A famous historian Chaman Lal, who was the author of several books on the legendary Bhagat Singh, stated that the freedom fighter may have visited the village but never lived there. It is well known that Bhagat Singh was only 23 when he was hanged on March 23, 1931 along with Sukhdev Thapar and Shiv Ram Hari Rajguru  for the murder of a British police official John Saunders. The case came to be known as the Lahore Conspiracy Case. He studied till Grade 5 in his village school, and then was enrolled at the Dayanand Anglo Vedic (DAV) High School in Lahore. He studied in the National College in Lahore which was founded by the legendary Lala Lajpat Rai, who was considered as his Guru.

Tracing the family's connection with Khatkar Kalan, it was believed that the family migrated from the village to Lyallpur around the early 1900s after the British allotted land to families in the two newly created districts called Montgomery and Lyallpur.

Many decades later, during the Partition in 1947, the family returned to their Khatkar Kalan house. Bhagat Singh's father Kishan Singh died in 1951, while his mother Vidyavati, who lived in the ancestral home till her death in 1975. The house in Khatkar Kalan stands as a protected monument, was built by Bhagat Singh's great-grandfather Sardar Fateh Singh in 1858. It was later declared a monument under the 'Punjab Ancient and Historical Monuments and Archaeological Sites and Remains Act' (1964) in 1982.

The family shifted to Lyallpur after they were allotted land, explained Lal, who is also a, honorary adviser to the Bhagat Singh Archive and Resource Centre in New Delhi. "The Britishers dug canals and the land of these two districts — Lyallpur and Montgomery were very fertile. Bhagat Singh's family like many families in the whole of Punjab shifted after they were allotted the land. They got the land at 'Chak No 105' in Lyallpur".

There, is also a story behind how Khatkar Khalan got its name many centuries ago.

The beginning of the story was when an ancestor of Bhagat Singh, who traveled from his home in Narli, Amritsar, to Haridwar to immerse the ashes of a member of his family.

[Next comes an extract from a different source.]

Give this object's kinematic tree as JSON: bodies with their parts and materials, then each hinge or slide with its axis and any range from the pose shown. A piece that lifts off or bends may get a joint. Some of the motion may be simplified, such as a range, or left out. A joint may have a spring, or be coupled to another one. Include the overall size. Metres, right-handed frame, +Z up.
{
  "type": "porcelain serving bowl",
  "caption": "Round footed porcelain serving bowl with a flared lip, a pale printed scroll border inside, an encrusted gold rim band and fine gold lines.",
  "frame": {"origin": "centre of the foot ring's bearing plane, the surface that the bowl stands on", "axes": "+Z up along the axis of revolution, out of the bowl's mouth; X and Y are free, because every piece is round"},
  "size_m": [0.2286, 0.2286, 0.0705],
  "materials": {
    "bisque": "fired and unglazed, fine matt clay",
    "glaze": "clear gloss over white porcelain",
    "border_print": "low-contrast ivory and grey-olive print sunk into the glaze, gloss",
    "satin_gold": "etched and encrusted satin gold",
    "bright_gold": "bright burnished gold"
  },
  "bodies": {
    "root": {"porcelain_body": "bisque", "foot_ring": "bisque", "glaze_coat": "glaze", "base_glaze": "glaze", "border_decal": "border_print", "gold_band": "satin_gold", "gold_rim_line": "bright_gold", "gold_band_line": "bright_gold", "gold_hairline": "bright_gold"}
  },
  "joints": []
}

The incident occurred even before Sikhism was founded by Guru Nanak in the 15th century. We do not know his name, was crossing 'Garh Kalan' (fort village) and spent a night at the house of a local feudal lord. Impressed with the boy, the feudal lord arranged the marriage of his only daughter with him and gave the village as a dowry. When the marriage was arranged, there was only one condition, the boy had to stay with them and he agreed. So, Garh Kalan, came to be called Khat Kalan. Later, the people started calling the village 'Khatkar Kalan. The story was mentioned in Bhagat Singh's uncle Ajit Singh’s autobiography called ‘Buried Alive’.

Many centuries later, Bhagat Singh's great grandfather Fateh Singh, who dared to defy the British East India Company. In the 1840s, he had fought the British under the great Maharaja Ranjit Singh's army in the Anglo-Sikh war. Unfortunately, much of their land and property was seized by the British East India Company. However, during the First War of Independence in 1857, the then Governor of Punjab John Lawrence called upon Fateh Singh for help against the rebels in return of confiscated property and other rewards, but he refused. Fateh Singh believed it was the test of his life and he believed in the teachings of Guru Gobind Singh who said “wherever people fight for their rights, it is your duty to stand with them. So, he chose his principle, and not property," said Jagmohan Singh, who retired as head of the computer science department in Punjab Agricultural University (PAU).

It sure is an interesting story and I was impressed by the bravery of Bhagat Singh’s ancestors. No wonder Bhagat Singh became who he was.